_EXERCISE OBJECTIVE_:
Repeat exactly the stretch of lines from the line containing "of the body" through the line containing "obj.data = obj.data.copy()", both included, and nothing else.

_DATA PROVIDED_:
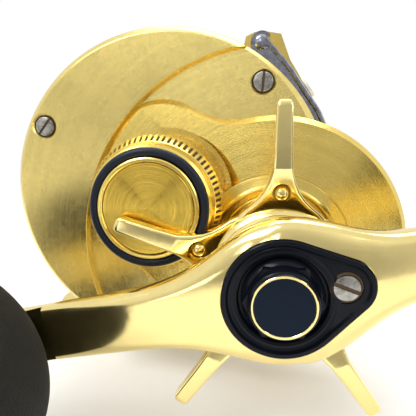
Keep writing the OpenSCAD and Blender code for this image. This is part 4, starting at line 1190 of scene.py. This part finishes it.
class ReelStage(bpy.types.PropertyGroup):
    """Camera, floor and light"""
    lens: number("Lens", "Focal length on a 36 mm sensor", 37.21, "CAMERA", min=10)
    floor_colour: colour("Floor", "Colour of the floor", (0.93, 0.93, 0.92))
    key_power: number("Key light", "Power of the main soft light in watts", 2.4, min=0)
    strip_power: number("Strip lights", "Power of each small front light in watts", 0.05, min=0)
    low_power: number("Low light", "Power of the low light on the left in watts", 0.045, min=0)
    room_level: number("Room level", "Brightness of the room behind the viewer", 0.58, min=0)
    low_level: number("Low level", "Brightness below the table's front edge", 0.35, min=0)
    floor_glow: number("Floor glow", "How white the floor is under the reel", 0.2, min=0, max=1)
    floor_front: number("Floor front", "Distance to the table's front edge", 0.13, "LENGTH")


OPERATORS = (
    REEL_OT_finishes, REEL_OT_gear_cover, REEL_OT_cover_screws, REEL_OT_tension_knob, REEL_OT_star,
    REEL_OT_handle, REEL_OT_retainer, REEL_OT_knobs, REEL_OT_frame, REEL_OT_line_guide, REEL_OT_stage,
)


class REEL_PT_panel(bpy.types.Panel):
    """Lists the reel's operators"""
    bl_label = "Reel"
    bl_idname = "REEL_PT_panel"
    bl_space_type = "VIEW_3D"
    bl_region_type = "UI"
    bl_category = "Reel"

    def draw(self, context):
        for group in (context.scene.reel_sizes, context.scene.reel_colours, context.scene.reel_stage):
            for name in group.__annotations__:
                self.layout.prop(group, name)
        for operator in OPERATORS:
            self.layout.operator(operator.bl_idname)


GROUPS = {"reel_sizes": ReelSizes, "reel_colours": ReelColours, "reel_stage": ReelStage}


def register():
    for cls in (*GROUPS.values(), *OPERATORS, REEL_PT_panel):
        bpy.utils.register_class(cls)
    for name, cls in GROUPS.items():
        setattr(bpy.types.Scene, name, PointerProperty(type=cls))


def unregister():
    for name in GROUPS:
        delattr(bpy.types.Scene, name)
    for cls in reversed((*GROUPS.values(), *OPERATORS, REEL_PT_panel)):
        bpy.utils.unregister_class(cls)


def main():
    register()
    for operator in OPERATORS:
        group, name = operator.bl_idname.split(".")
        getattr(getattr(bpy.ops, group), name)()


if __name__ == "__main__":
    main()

* * *

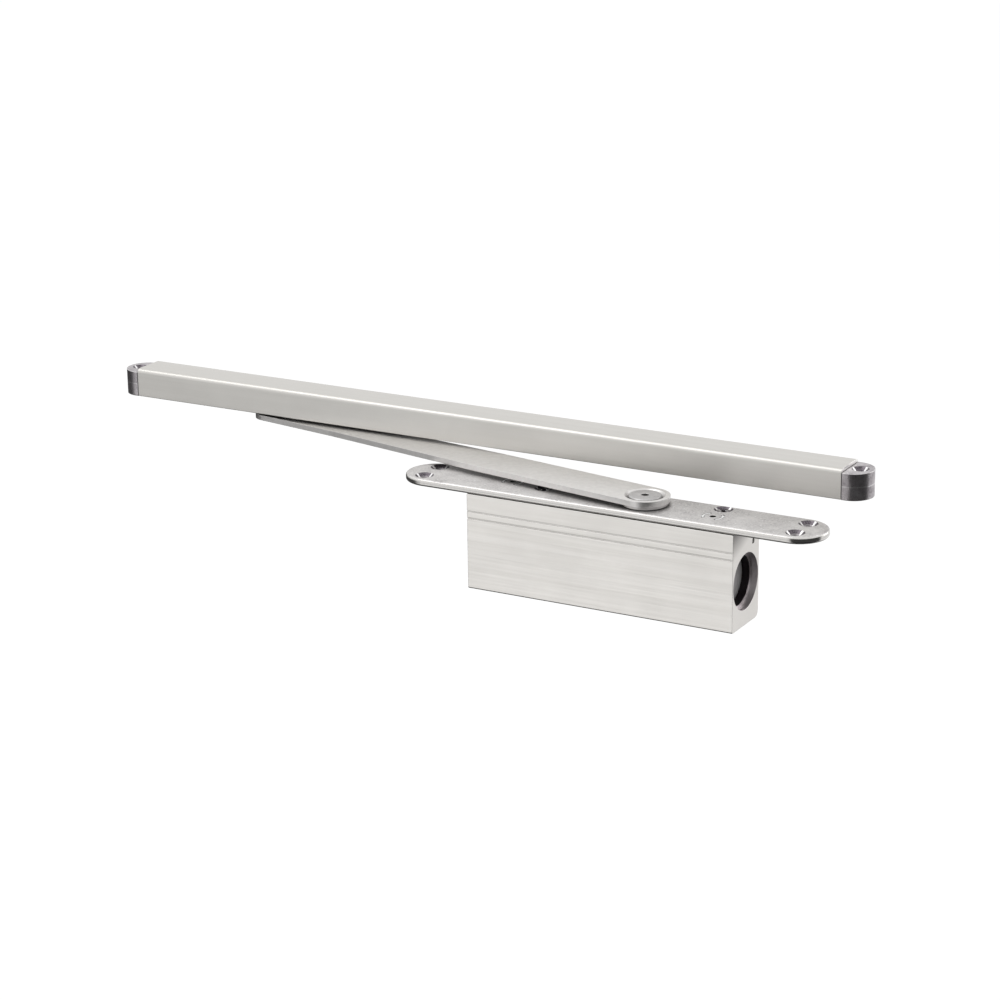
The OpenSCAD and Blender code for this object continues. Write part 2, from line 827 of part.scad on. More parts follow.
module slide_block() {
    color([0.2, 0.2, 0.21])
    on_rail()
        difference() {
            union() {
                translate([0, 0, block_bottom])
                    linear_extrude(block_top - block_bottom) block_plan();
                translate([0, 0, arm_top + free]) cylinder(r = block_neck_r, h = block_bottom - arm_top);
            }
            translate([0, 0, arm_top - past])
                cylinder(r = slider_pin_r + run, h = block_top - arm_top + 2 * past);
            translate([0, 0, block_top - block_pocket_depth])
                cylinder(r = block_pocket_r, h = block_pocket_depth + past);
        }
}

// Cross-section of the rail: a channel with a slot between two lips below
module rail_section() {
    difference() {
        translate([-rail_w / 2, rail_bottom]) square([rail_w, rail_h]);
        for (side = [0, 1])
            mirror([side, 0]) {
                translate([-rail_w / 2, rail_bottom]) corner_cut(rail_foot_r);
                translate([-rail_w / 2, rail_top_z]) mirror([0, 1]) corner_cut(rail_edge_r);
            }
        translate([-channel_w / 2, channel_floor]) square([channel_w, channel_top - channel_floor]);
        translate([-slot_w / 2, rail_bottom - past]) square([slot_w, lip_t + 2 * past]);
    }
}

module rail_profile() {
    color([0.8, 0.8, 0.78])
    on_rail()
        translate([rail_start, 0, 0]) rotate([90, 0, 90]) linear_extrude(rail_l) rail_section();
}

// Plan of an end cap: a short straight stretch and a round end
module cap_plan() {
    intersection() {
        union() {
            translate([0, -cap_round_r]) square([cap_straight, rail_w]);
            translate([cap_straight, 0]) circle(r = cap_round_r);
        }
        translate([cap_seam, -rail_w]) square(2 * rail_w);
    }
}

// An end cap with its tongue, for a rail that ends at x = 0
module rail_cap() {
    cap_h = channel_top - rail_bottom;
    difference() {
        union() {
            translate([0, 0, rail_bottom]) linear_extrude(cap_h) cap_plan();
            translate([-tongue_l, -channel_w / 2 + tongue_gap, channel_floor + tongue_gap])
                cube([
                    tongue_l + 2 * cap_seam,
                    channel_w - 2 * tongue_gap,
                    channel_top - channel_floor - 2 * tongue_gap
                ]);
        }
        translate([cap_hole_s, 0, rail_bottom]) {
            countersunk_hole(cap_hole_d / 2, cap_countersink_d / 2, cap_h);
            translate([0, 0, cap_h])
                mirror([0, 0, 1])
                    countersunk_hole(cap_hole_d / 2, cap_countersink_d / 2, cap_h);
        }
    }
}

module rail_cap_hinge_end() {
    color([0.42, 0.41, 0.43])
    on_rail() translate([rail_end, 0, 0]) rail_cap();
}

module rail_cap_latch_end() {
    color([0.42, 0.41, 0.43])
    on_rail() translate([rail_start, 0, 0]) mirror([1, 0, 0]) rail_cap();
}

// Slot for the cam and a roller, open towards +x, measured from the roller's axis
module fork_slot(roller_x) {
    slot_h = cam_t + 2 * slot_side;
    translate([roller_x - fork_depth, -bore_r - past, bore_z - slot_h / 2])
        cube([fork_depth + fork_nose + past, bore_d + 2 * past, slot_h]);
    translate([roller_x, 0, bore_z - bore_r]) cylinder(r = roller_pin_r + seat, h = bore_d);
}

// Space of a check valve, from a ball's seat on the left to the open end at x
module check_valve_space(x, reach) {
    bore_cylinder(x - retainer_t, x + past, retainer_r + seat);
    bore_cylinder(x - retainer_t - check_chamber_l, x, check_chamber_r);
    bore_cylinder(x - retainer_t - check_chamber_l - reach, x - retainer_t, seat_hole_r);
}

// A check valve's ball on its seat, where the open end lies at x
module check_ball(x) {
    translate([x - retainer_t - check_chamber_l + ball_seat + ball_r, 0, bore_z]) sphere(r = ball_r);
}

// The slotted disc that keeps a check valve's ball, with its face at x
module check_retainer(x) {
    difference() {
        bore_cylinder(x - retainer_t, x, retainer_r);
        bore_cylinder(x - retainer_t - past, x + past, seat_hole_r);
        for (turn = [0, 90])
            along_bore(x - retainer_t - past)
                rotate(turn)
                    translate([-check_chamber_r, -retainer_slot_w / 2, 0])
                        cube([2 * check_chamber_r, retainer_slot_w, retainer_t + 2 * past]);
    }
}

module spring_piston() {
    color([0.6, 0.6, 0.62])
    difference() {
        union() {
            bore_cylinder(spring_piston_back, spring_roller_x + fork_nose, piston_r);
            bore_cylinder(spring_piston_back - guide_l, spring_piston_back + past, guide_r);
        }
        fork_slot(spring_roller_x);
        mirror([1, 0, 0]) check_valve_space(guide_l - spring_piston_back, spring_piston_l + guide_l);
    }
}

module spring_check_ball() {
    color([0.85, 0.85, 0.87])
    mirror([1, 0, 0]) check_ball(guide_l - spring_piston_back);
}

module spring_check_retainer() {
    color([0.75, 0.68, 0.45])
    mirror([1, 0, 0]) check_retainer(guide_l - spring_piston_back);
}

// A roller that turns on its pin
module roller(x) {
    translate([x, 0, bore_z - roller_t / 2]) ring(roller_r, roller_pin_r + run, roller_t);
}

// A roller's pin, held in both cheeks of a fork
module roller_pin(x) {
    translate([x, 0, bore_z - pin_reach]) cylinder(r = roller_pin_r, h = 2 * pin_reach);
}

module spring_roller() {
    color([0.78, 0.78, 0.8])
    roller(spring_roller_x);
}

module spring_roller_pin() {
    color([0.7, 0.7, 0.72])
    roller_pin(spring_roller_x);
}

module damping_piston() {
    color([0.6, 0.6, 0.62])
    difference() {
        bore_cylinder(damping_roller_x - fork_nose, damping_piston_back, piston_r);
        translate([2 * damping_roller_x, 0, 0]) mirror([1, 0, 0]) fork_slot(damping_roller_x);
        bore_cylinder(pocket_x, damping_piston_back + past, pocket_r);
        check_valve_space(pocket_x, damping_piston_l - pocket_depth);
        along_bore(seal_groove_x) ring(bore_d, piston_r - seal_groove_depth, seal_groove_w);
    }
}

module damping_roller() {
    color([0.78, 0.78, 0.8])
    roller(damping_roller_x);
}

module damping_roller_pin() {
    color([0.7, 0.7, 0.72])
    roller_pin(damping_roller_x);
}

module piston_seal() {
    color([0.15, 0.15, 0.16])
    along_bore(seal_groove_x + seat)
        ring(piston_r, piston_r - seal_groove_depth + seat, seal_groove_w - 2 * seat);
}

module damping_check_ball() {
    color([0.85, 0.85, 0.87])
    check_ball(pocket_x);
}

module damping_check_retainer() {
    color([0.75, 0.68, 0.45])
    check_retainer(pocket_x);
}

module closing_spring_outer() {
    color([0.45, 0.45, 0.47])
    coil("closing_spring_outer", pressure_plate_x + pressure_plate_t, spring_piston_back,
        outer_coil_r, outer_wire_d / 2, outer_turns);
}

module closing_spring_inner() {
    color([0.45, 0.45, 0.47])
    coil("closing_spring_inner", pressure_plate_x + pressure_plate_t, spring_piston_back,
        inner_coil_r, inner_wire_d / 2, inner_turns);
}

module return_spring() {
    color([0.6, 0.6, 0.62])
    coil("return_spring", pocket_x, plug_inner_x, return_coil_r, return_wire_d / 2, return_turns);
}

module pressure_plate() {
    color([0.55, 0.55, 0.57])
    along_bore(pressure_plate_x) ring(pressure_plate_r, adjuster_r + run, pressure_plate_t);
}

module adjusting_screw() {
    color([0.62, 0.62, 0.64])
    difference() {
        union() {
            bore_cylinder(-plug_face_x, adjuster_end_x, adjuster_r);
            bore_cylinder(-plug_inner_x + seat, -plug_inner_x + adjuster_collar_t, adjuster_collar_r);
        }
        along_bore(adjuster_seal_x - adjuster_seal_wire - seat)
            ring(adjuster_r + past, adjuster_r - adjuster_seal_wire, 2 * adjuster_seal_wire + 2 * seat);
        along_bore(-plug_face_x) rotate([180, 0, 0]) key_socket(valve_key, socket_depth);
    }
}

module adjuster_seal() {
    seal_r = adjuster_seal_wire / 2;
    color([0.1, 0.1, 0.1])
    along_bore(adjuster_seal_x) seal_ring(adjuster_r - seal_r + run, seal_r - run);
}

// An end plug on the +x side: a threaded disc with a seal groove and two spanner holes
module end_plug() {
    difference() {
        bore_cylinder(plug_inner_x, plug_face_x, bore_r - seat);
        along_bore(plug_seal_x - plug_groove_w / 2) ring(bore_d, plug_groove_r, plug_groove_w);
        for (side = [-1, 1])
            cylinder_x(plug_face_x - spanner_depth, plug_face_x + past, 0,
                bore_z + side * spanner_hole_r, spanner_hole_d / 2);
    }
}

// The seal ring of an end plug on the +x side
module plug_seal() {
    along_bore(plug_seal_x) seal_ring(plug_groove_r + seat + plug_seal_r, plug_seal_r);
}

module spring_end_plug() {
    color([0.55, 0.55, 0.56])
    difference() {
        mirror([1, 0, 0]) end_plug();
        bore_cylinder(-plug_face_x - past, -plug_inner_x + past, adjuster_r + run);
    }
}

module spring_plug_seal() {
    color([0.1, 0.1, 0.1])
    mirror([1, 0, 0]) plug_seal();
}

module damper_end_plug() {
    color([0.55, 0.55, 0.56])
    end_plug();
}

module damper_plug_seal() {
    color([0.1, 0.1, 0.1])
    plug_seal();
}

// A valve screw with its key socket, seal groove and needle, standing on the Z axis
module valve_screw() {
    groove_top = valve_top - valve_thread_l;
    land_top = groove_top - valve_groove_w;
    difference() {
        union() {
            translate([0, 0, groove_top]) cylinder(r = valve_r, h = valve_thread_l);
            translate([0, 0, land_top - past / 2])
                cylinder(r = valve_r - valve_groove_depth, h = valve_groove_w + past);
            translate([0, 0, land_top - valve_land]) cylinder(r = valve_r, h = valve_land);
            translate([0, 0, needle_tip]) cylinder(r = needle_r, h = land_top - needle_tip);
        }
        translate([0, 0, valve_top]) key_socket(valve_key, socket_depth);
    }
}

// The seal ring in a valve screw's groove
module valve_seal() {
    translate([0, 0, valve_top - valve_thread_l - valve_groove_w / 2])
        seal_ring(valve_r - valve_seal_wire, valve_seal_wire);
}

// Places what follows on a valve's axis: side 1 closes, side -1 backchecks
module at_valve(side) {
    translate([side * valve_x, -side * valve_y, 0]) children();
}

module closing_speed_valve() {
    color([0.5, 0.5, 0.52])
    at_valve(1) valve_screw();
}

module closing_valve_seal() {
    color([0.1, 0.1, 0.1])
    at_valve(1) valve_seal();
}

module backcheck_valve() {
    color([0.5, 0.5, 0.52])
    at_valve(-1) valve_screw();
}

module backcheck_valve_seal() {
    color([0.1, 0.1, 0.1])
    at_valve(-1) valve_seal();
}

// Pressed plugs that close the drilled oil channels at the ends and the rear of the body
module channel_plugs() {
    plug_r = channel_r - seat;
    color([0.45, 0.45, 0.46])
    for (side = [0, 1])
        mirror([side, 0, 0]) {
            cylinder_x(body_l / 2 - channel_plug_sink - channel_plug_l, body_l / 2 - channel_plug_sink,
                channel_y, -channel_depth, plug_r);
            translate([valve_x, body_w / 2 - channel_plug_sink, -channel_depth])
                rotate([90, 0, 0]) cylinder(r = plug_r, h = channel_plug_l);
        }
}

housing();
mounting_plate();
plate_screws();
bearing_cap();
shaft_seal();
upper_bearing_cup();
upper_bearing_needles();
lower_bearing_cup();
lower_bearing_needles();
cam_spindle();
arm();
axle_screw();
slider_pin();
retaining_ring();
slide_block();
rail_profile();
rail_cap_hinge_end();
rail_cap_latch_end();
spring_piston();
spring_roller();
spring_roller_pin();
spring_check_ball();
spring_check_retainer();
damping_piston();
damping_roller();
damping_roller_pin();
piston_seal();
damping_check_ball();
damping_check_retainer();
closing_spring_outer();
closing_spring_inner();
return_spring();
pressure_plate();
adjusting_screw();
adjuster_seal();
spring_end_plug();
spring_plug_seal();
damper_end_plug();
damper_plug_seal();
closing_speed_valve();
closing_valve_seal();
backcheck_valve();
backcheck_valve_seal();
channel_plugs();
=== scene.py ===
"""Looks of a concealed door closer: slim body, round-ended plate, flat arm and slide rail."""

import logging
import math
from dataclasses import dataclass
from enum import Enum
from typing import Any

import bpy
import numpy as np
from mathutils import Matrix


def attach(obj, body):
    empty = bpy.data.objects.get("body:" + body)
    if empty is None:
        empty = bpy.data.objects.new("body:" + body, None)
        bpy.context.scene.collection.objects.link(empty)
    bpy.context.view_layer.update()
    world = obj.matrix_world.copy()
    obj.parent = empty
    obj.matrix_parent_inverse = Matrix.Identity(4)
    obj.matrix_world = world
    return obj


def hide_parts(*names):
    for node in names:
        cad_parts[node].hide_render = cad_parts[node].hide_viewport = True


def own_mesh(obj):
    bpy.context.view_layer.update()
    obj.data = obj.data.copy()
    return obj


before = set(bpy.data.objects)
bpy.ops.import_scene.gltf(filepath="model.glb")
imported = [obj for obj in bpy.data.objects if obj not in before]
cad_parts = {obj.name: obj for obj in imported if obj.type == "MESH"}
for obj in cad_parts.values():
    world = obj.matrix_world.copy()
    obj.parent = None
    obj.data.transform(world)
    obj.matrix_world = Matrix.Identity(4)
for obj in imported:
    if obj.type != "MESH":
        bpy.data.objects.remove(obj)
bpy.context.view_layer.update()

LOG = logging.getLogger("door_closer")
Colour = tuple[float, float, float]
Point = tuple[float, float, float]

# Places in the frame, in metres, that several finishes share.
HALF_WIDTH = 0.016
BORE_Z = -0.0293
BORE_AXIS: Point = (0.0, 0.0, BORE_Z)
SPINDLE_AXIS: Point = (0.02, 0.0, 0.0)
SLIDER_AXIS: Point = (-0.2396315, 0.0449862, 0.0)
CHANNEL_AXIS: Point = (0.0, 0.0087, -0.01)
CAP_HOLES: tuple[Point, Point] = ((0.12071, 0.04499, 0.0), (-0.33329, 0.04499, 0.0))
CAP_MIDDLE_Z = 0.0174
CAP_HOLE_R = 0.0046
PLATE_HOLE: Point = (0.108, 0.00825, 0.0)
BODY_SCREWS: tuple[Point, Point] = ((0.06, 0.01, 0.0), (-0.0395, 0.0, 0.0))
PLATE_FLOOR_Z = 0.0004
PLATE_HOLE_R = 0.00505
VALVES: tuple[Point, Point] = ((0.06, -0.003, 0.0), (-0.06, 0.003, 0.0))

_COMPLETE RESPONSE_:
// Pressed plugs that close the drilled oil channels at the ends and the rear of the body
module channel_plugs() {
    plug_r = channel_r - seat;
    color([0.45, 0.45, 0.46])
    for (side = [0, 1])
        mirror([side, 0, 0]) {
            cylinder_x(body_l / 2 - channel_plug_sink - channel_plug_l, body_l / 2 - channel_plug_sink,
                channel_y, -channel_depth, plug_r);
            translate([valve_x, body_w / 2 - channel_plug_sink, -channel_depth])
                rotate([90, 0, 0]) cylinder(r = plug_r, h = channel_plug_l);
        }
}

housing();
mounting_plate();
plate_screws();
bearing_cap();
shaft_seal();
upper_bearing_cup();
upper_bearing_needles();
lower_bearing_cup();
lower_bearing_needles();
cam_spindle();
arm();
axle_screw();
slider_pin();
retaining_ring();
slide_block();
rail_profile();
rail_cap_hinge_end();
rail_cap_latch_end();
spring_piston();
spring_roller();
spring_roller_pin();
spring_check_ball();
spring_check_retainer();
damping_piston();
damping_roller();
damping_roller_pin();
piston_seal();
damping_check_ball();
damping_check_retainer();
closing_spring_outer();
closing_spring_inner();
return_spring();
pressure_plate();
adjusting_screw();
adjuster_seal();
spring_end_plug();
spring_plug_seal();
damper_end_plug();
damper_plug_seal();
closing_speed_valve();
closing_valve_seal();
backcheck_valve();
backcheck_valve_seal();
channel_plugs();
=== scene.py ===
"""Looks of a concealed door closer: slim body, round-ended plate, flat arm and slide rail."""

import logging
import math
from dataclasses import dataclass
from enum import Enum
from typing import Any

import bpy
import numpy as np
from mathutils import Matrix


def attach(obj, body):
    empty = bpy.data.objects.get("body:" + body)
    if empty is None:
        empty = bpy.data.objects.new("body:" + body, None)
        bpy.context.scene.collection.objects.link(empty)
    bpy.context.view_layer.update()
    world = obj.matrix_world.copy()
    obj.parent = empty
    obj.matrix_parent_inverse = Matrix.Identity(4)
    obj.matrix_world = world
    return obj


def hide_parts(*names):
    for node in names:
        cad_parts[node].hide_render = cad_parts[node].hide_viewport = True


def own_mesh(obj):
    bpy.context.view_layer.update()
    obj.data = obj.data.copy()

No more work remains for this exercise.